IMAX Weathers China’s Financial Storm With ‘Monster Hunt’

If Chinese movies can deliver like U.S. blockbusters, the giant-screen goliath will be uniquely positioned to capitalize

IMAX has benefited greatly from its bold and broad incursion into China that will ultimately make that country, rather than the U.S., its No. 1 market. But the recent financial crisis in Beijing brings the risks involved with its strategy into sharp focus.

Its shares have risen 52 percent over the past 12 months, but since the Chinese stock market crash a month ago — which came days after the company began rolling out its IMAX China initial public offering — the giant-screen goliath’s stock has dropped roughly 8 percent on Nasdaq, and its price target was lowered from $45 to $42 by influential Canaccord Genuity on Monday.

In the big picture, however, that’s not so bad considering that the Shanghai Stock Exchange and Shenzehn Composite have fallen 17 percent and 24 percent, respectively, and the Chinese government has temporarily suspended IPOs to stabilize the markets.

IMAX shares were trading at $37.70 early Wednesday, up 20 cents, and IMAX is expected to exceed or meet analysts’ projections when CEO Rich Gelfond reports second quarter earnings Thursday from the Vienna Opera House in Austria, which has been transformed into an IMAX theater for Wednesday night’s world premiere of Tom Cruise’s new Paramount thriller “Mission: Impossible – Rogue Nation” (photo below).

Tom Cruise waves to his fans and chats to Mission Impossible 5 director Christopher McQuarrie on the roof from the Vienna Opera houseThroughout the Chinese upheaval, IMAX has continued its record-breaking box-office rampage that began with “Furious 7” in April and continued with summer blockbusters “Avengers: Age of Ultron” and “Jurassic World” and appears to have weathered the storm. And significantly, last weekend it reported an impressive $8.7 million haul — 12 percent of the grosses –from the opening of the Chinese blockbuster “Monster Hunt,” which led a $282 million week at the box office, the biggest in that country’s history.

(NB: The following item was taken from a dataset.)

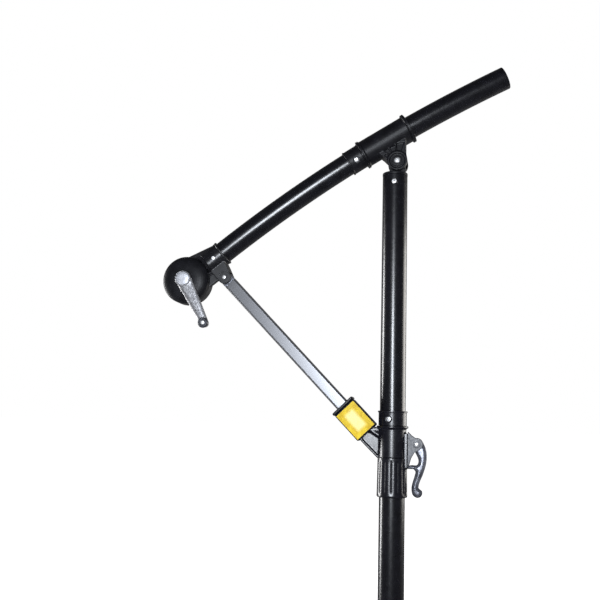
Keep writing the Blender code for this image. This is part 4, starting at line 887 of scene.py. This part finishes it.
def on_crank(along, side):
    c, s = math.cos(CRANK_ANGLE), math.sin(CRANK_ANGLE)
    return (CRANK_AXIS.x + along * c - side * s, CRANK_AXIS.z + along * s + side * c)


def make_crank():
    """Die-cast arm: hub disc under the cap, rounded back, long groove down the front."""
    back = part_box("crank_arm")[1].y
    front = -37.0 * MM
    hub_r = 15.7 * MM
    disc_r = hub_r - 0.3 * MM
    deg = math.degrees(CRANK_ANGLE)
    tip_x, tip_z = on_crank(CRANK_LENGTH, 0)
    tip = Vector((tip_x, 0, tip_z))
    outline = arc(CRANK_AXIS.x, CRANK_AXIS.z, hub_r, deg + 82, deg + 278, 48)
    outline += arc(tip_x, tip_z, 7.6 * MM, deg - 84, deg + 84, 28)
    arm = slab("crank_skin", outline, front, back, edge=0.6 * MM)
    groove = [on_crank(21 * MM, 1.0 * MM), on_crank(90 * MM, 0.6 * MM)]
    groove += [on_crank(90 * MM + 2.0 * MM * math.sin(t), 2.5 * MM - 1.9 * MM * math.cos(t))
               for t in (0.8, 1.6, 2.4)]
    groove += [on_crank(90 * MM, 4.4 * MM), on_crank(21 * MM, 8.6 * MM)]
    trough = slab("groove", groove, front - 3 * MM, front + 1.5 * MM)
    corners = mm((20, -5.5), (84, -3.0), (84, 3.0), (20, 5.5))
    hollow = slab("hollow", [on_crank(*corner) for corner in corners], back - 3 * MM, back + 3 * MM)
    pocket = bar_along_y("pocket", 13.6 * MM, CRANK_AXIS, front - 0.4 * MM, front - 9 * MM)
    bore = bar_along_y("bore", 5.3 * MM, CRANK_AXIS, back + 5 * MM, back - 4 * MM)
    knob_hole = bar_along_y("knob_hole", 2.8 * MM, tip, -20 * MM, -60 * MM)
    disc = spun("hub_disc", [(0, 2.6 * MM), (hub_r - 0.9 * MM, 2.6 * MM), (disc_r, 2.0 * MM),
                             (disc_r, -2 * MM), (0, -2 * MM)],
                at_y(CRANK_AXIS, front), FRONT, soft=0.2 * MM)
    carve(arm, join=(disc,), cut=(trough, hollow, pocket, bore, knob_hole))
    cast(arm, voxel=0.4 * MM, smooth=3, keep=0.5)
    crowned(arm, outline, 7.0 * MM, 0.60, [(CRANK_AXIS, hub_r - 1 * MM), (KNOB_AXIS, 5.5 * MM)], base=back)
    stand_in(arm, "crank_arm")
    low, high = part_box("crank_cap")
    cap_r = (high.x - low.x) / 2
    cap_h = high.y - low.y
    dome = [(6 * MM, 0.97), (9.6 * MM, 0.86), (10.6 * MM, 0.80), (11.0 * MM, 0.66), (12.0 * MM, 0.62),
            (12.8 * MM, 0.50), (cap_r, 0.28)]
    profile = [(0, cap_h)] + [(radius, cap_h * share) for radius, share in dome] + [(cap_r, 0), (0, 0)]
    cap = spun("crank_cap_skin", profile, at_y(CRANK_AXIS, high.y), FRONT, soft=0.3 * MM)
    stand_in(cap, "crank_cap")


def make_knob():
    """Bevelled knob with the domed head of its pin."""
    low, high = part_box("crank_knob")
    height = high.y - low.y
    wide = (high.x - low.x) / 2
    inner = 2.8 * MM
    recess = 4.9 * MM
    profile = [(recess, height), (wide - 2.1 * MM, height), (wide - 1.6 * MM, height - 0.4 * MM),
               (wide - 0.3 * MM, height - 2.4 * MM), (wide, height - 3.6 * MM),
               (wide - 0.4 * MM, height * 0.45), (wide - 1.9 * MM, height * 0.17), (wide - 2.0 * MM, 0),
               (inner, 0), (inner, height - 2 * MM), (recess, height - 2 * MM)]
    knob = spun("crank_knob_skin", profile, at_y(KNOB_AXIS, high.y), FRONT, closed=True, soft=0.5 * MM)
    stand_in(knob, "crank_knob", finish="plate_casting")
    low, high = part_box("knob_pin")
    head = 1.6 * MM
    length = high.y - low.y - head
    profile = [(0, head), (2.4 * MM, head * 0.94), (3.8 * MM, head * 0.7), (4.4 * MM, 0.4 * MM),
               (4.4 * MM, 0), (2.5 * MM, 0), (2.5 * MM, -length), (0, -length)]
    pin = spun("knob_pin_skin", profile, at_y(KNOB_AXIS, low.y + head), FRONT, segments=48, soft=0.2 * MM)
    stand_in(pin, "knob_pin")


# ---------------------------------------------------------------- strut and socket

def rounded_frame(half_w, half_y, corner, steps=6):
    """Rounded rectangle as (side, y) points."""
    points = []
    for cx, cy, start in ((1, 1, 0), (-1, 1, 90), (-1, -1, 180), (1, -1, 270)):
        for i in range(steps + 1):
            a = math.radians(start + 90 * i / steps)
            points.append((cx * (half_w - corner) + corner * math.cos(a),
                           cy * (half_y - corner) + corner * math.sin(a)))
    return points


def strut_loft(name, sections, closed=False):
    """Loops (along, half width, half y, corner) skinned along the strut."""
    points = []
    rings = []
    for along, half_w, half_y, corner in sections:
        loop = rounded_frame(half_w, half_y, corner)
        rings.append(next_ring(points, len(loop)))
        for side, y in loop:
            x, z = on_strut(along, side)
            points.append((x, y, z))
    pairs = list(zip(rings, rings[1:]))
    faces = []
    if closed:
        pairs.append((rings[-1], rings[0]))
    else:
        faces += [rings[0][::-1], rings[-1]]
    return solid(name, points, faces + quads(pairs))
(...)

In June, IMAX China partnered with China Media Capital on a $50 million fund to produce at least 10 tentpole films in Mandarin, so it is well-positioned to capitalize if Chinese movies can regularly deliver returns comparable to those of the biggest U.S. films like “Furious 7” and “Age of Ultron.”

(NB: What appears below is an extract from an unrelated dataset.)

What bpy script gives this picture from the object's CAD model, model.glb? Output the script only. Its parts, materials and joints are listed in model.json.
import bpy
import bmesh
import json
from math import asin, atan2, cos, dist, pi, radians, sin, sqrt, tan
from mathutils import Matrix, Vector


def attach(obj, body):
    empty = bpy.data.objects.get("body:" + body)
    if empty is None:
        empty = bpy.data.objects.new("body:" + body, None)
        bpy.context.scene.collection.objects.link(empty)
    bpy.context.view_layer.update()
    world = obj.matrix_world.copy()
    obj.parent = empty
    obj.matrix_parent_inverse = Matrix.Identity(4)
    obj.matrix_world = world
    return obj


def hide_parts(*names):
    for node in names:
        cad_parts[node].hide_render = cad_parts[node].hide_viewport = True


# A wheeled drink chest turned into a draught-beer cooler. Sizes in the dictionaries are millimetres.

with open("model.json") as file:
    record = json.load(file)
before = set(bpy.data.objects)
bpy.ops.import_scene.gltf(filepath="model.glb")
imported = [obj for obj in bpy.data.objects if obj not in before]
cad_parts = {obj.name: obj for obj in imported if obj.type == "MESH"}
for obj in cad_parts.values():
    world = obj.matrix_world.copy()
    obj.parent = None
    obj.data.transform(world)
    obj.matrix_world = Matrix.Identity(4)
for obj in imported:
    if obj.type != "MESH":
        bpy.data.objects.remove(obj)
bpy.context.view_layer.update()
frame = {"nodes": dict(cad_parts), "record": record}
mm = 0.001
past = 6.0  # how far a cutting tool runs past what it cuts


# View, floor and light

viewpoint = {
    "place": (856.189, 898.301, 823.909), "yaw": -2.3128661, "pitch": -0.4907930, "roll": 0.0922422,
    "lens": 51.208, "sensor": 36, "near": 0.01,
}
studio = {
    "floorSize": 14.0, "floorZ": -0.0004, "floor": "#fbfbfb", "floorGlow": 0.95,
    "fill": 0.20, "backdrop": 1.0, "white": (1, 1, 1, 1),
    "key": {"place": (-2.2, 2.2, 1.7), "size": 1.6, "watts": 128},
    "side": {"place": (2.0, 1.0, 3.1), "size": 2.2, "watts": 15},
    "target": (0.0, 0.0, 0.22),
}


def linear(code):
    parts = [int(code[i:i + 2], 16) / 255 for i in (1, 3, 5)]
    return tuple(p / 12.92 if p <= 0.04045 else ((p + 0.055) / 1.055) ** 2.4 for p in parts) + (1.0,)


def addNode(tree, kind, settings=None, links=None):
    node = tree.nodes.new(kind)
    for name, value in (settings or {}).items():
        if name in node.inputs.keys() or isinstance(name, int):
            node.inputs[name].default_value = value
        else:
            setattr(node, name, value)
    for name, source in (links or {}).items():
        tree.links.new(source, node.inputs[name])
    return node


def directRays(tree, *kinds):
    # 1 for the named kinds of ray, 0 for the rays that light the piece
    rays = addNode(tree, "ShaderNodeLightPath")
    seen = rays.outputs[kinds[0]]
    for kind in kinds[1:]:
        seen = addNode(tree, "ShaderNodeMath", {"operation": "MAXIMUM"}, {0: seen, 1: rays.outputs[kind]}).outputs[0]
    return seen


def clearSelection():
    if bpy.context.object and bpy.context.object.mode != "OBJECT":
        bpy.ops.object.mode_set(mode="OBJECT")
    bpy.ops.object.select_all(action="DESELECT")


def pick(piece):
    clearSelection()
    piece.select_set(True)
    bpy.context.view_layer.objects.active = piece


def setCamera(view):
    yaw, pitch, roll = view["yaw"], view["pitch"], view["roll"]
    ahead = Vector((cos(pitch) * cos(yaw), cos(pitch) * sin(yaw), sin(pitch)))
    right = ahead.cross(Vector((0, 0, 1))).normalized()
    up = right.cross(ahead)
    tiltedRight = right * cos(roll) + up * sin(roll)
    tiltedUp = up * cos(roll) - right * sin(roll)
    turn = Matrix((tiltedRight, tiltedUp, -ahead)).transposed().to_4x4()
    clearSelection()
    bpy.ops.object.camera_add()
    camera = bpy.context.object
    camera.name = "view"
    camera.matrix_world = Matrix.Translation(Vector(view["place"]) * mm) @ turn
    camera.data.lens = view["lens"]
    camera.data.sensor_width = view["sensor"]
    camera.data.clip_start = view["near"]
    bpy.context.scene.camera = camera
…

The “Monster Hunt” returns were just as valuable as those from any major Hollywood film released in that country, according to B. Riley analyst Eric Wold, and a sign that it is the stranglehold IMAX has on the territory with its premium giant screens that matters most.

“Even though volatility in the China stock market has led to similar volatility in IMAX’s stock price here (due to the pending IMAX China IPO in Hong Kong later this summer), we continue to believe the timing and initial IPO valuation is not as important as the overall value that IMAX can generate over the coming years from its growing presence in that country,” he said.

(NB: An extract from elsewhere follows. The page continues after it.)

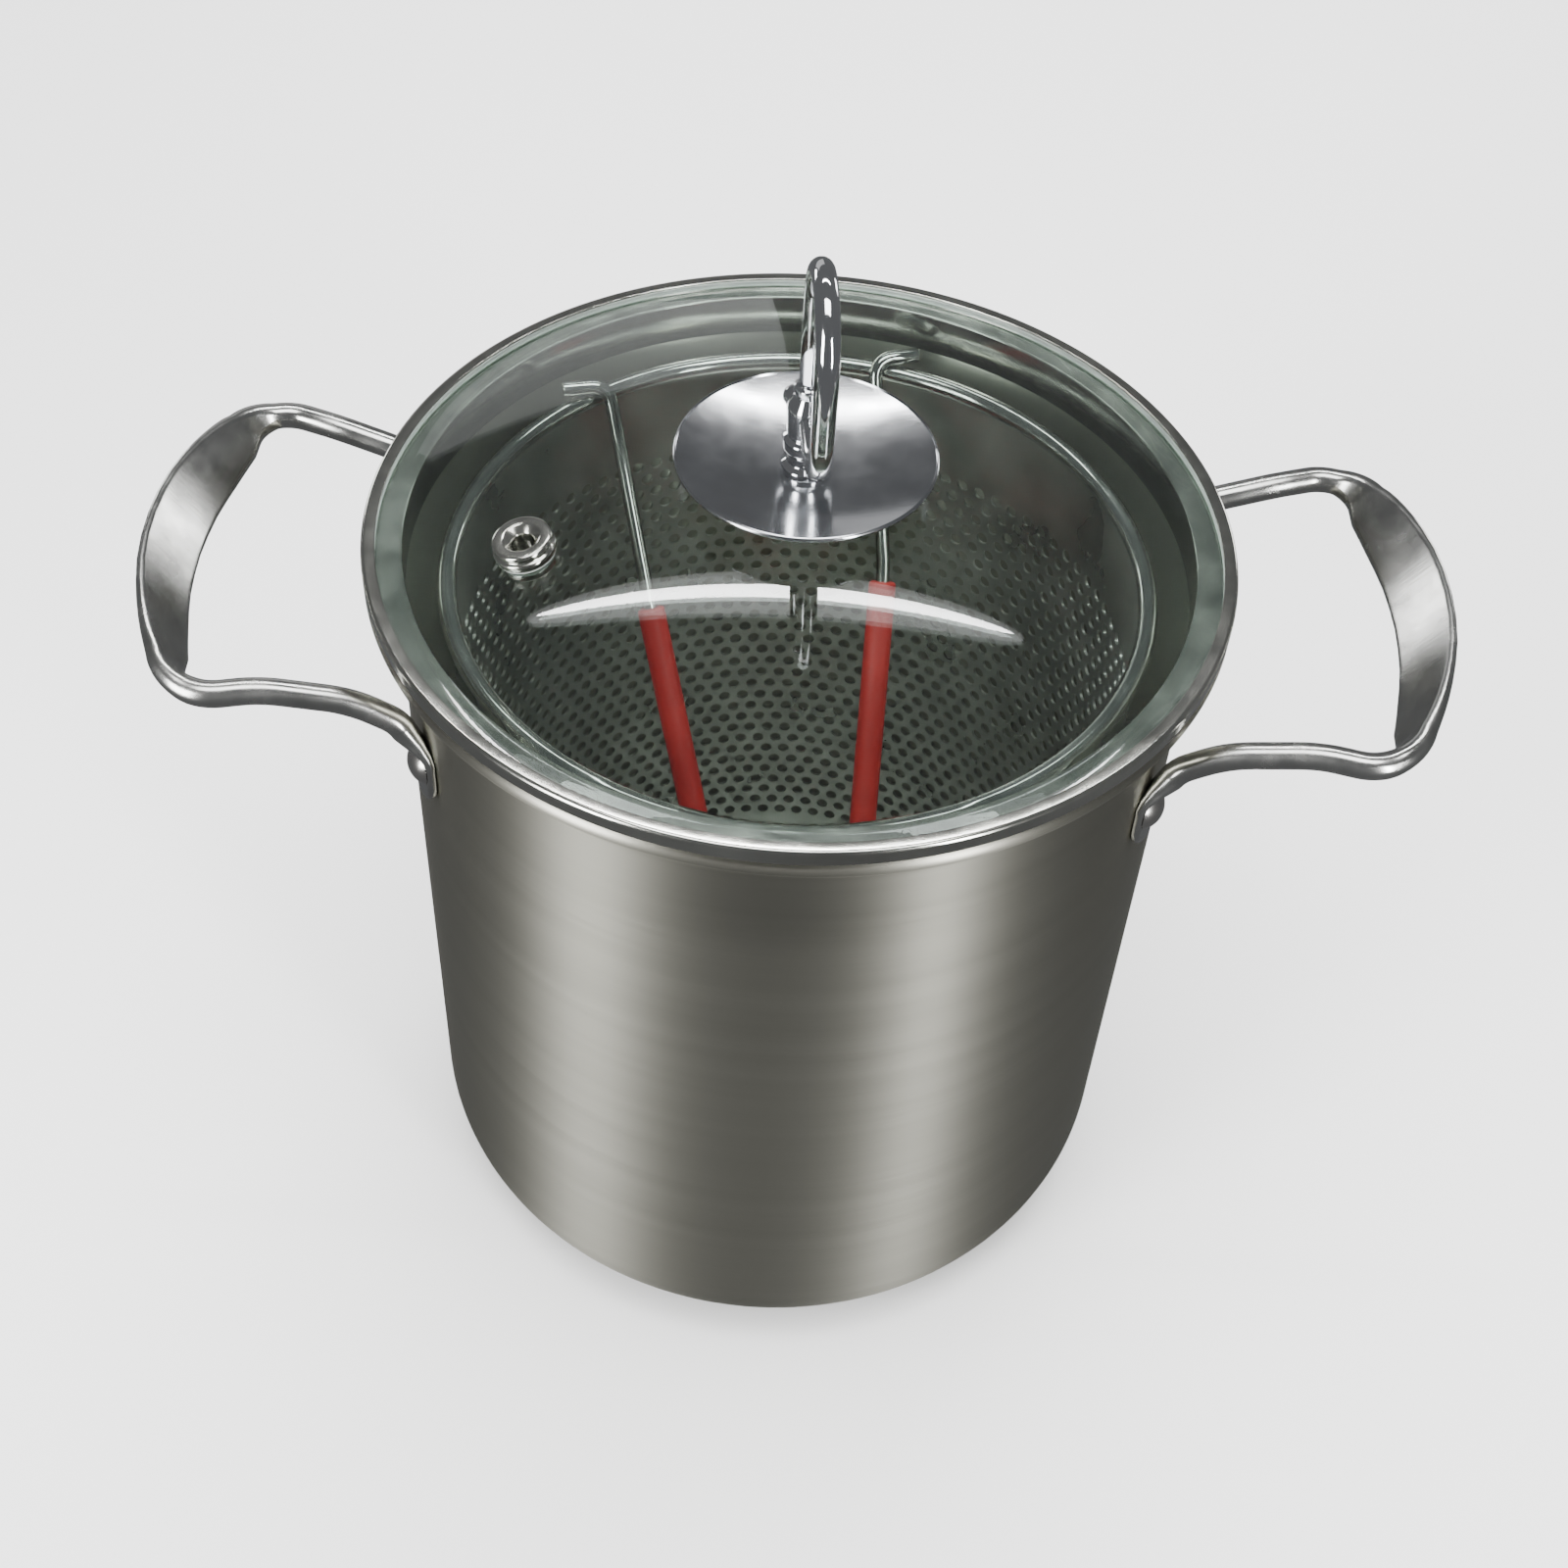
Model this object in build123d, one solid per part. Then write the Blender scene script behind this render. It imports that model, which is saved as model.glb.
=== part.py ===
"""Stove-top deep fryer: a tall steel pot, a perforated lift-out basket with its wire handle, and a glass lid.

Units are millimetres, +Z is up, and the origin is on the surface that the pot stands on, on its axis.
The two side handles point along -X and +X. Every separate piece is its own solid in its own file.
"""
from build123d import *
from math import asin, cos, hypot, radians, sin, sqrt
import os

# ---- driving dimensions ------------------------------------------------------------------------
FIT_GAP = 0.3                    # free gap between pieces that lift apart
SEAT_GAP = 0.02                  # gap between curved faces that are clamped or welded together

# Pot
POT_R = 101.5                    # outer radius of the straight wall
POT_WALL = 1.0
POT_CORNER_R = 24.0              # outer radius of the bottom corner
POT_FLARE_Z = 212.0              # height where the mouth starts to flare
BEAD_R, BEAD_MINOR, BEAD_Z = 106.6, 2.4, 223.7
BASE_R, BASE_CAP_T, BASE_CORE_T = 73.0, 0.6, 3.0

# Side handles: bent from round rod, with a flattened grip and flattened feet
ROD_R = 3.35
FOOT_Y = 48.0                    # distance of each foot from the XZ plane
FOOT_T, FOOT_W, FOOT_Z0, FOOT_Z1 = 2.4, 12.5, 176.0, 198.0
RIVET_Z, RIVET_SHANK_R, RIVET_HEAD_R, RIVET_HEAD_H = 187.0, 2.4, 5.6, 2.8
RIVET_TAIL_R, RIVET_TAIL_H = 4.6, 0.9

# Basket
BASKET_R, BASKET_WALL = 88.5, 0.8
BASKET_Z0 = 5.0                  # underside of the basket floor
BASKET_WALL_Z0 = 12.0            # lower edge of the wall, lapped over the floor's upturned edge
BASKET_FLANGE_Z = 19.0           # top of the floor's upturned edge
FLOOR_CORNER_R = 10.0
RING_R, RING_MINOR, RING_Z = 88.8, 2.5, 213.5
HOOK_HOLE_R, HOOK_HOLE_Z = 2.6, 201.0

# Wire handle of the basket, unhooked and stowed leaning in the basket
WIRE_R = 1.95
HANDLE_TURN = 14.8               # turn of the stowed handle about Z, degrees
ARM_HALF, HOOK_HALF, WAIST_HALF, END_HALF = 50.0, 37.5, 34.2, 8.5
HOOK_SHIFT, WAIST_SHIFT, END_SHIFT = 1.0, 2.8, -1.5    # sideways set of the bent wire's middle line
WAIST_S, END_S = 58.0, 249.5     # distances down the legs from the arms
ARM_DEPTH, ARM_Z = 77.2, 218.6   # distance of the arms from the pot's axis, and their height
ARM_BEND_R, END_BEND_R, WAIST_BEND_R = 5.0, 7.6, 60.0
SLEEVE_S, SLEEVE_R = 62.0, 3.9

# Lid
LID_R, LID_TOP_Z, LID_BOTTOM_Z = 109.0, 230.8, 226.4
LID_SHEET = 0.6
LIP_R = 105.5                    # inner radius of the lip over the glass
SKIRT_R, SKIRT_T, SKIRT_Z = 99.4, 0.8, 216.0
SEAL_T = 0.4
DOME_APEX_Z, DOME_EDGE_R, DOME_T = 246.5, 103.0, 3.0

# Steam vent
VENT_X, VENT_Y = -65.4, -26.0
VENT_HOLE_R, VENT_BARREL_R, VENT_FLANGE_R = 2.75, 4.4, 7.75
VENT_GASKET_T, VENT_TOP_H = 0.6, 5.0
VENT_NUT_R, VENT_NUT_H = 6.5, 2.0

# Knob
DISC_R, DISC_RIM_Z, DISC_LOW_Z, DISC_T = 32.4, 253.4, 248.7, 1.0
STEM_R, STEM_TOP_Z = 5.3, 274.0
LOOP_ROD_R, LOOP_BEND_R, LOOP_TOP_Z, LOOP_LOW_Z = 2.85, 15.0, 312.6, 264.5
LOOP_TURN = 6.5                  # turn of the loop about Z, degrees
LOOP_END = (-4.5, 6.9, 266.3)    # the rod's low end, just past the stem
LOOP_KINK = (0.3, -2.5, 265.2)   # where the rod turns aside inside the stem
SCREW_R, SCREW_HEAD_R, SCREW_HEAD_H = 2.4, 4.6, 2.6
KNOB_HOLE_R = 4.0                # hole in the glass for the knob


# ---- helpers -----------------------------------------------------------------------------------
def lathe(*outlines):
    """Solid of revolution about Z of closed outlines in the XZ plane."""
    face = make_face(outlines[0])
    for outline in outlines[1:]:
        face += make_face(outline)
    return revolve(face, Axis.Z, 360)


def xz(r, z):
    return Vector(r, 0, z)


def closed(*points):
    """Closed straight-sided outline in the XZ plane from (r, z) pairs."""
    return Polyline(*[xz(r, z) for r, z in points], close=True)


def tube_ring(radius, minor, z):
    return Pos(0, 0, z) * Torus(radius, minor)


def along(path, radius, bore=0.0):
    """Round rod, or tube with a bore, that follows a path."""
    start = Plane(origin=path @ 0, z_dir=path % 0)
    section = start * Circle(radius)
    if bore:
        section -= start * Circle(bore)
    return sweep(section, path=path)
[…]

IMAX executives, gathered Wednesday for the annual investors conference at the company’s new Playa Vista campus, also had to be cheered by the suggestion that China’s financial woes could actually trigger a surge in that country’s already booming box office, made Monday by Phil Contrino. BoxOffice.com vice president and senior analyst. That was the case in the U.S., which saw domestic box office returns flourish despite a major recession that began in 2007 and lasted more than four years.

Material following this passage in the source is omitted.